:: Dataset ::
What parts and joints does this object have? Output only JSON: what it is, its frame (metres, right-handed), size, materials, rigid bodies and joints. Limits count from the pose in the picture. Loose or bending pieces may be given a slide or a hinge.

==

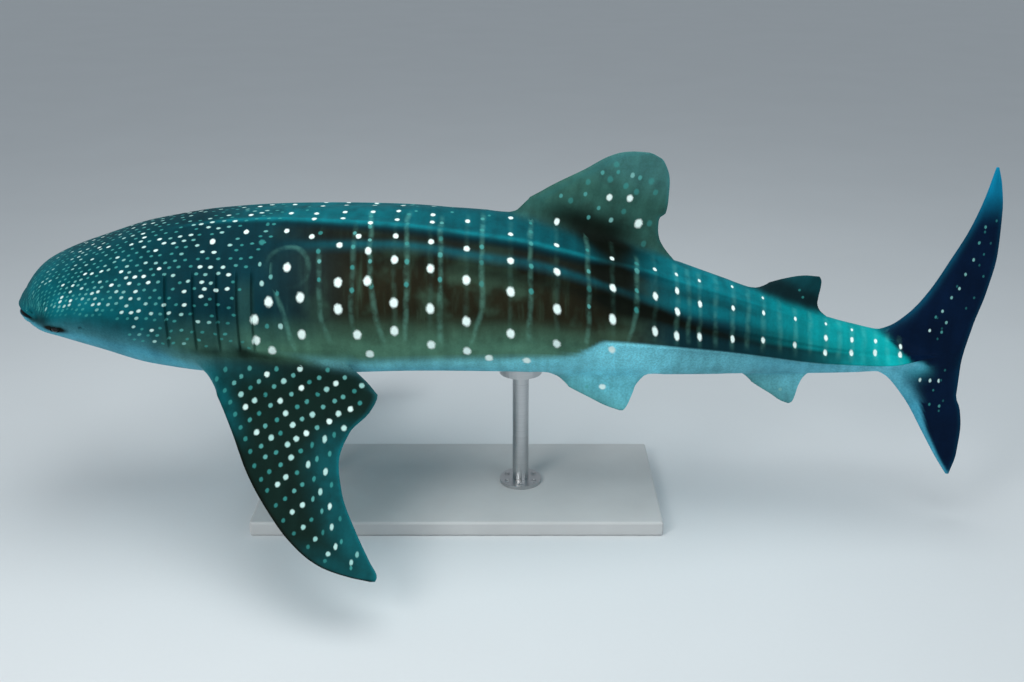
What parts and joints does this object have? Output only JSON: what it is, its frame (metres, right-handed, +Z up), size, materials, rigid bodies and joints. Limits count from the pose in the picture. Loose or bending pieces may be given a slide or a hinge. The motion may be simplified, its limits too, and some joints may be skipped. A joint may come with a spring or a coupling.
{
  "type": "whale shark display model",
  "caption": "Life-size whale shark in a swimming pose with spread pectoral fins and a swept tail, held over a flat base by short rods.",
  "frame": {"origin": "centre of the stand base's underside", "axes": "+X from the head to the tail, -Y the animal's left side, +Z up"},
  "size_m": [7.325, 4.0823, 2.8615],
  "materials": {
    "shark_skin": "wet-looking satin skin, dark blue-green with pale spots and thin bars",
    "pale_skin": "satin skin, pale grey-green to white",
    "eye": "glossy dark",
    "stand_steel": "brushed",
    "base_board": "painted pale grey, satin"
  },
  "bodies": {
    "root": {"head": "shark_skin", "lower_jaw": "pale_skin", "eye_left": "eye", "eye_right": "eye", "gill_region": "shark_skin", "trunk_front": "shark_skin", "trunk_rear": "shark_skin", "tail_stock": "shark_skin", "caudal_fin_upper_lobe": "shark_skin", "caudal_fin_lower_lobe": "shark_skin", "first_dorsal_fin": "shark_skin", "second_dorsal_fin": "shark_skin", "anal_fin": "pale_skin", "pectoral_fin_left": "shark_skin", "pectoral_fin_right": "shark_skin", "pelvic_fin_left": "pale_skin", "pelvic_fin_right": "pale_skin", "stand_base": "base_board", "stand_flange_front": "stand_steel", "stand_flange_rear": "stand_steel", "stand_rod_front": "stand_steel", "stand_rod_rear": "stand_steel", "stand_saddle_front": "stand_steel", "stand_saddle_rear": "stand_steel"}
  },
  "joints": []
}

:: Problem ::
How many of the lines above include the string "only"? Reply with the number by itself.

:: Response ::
2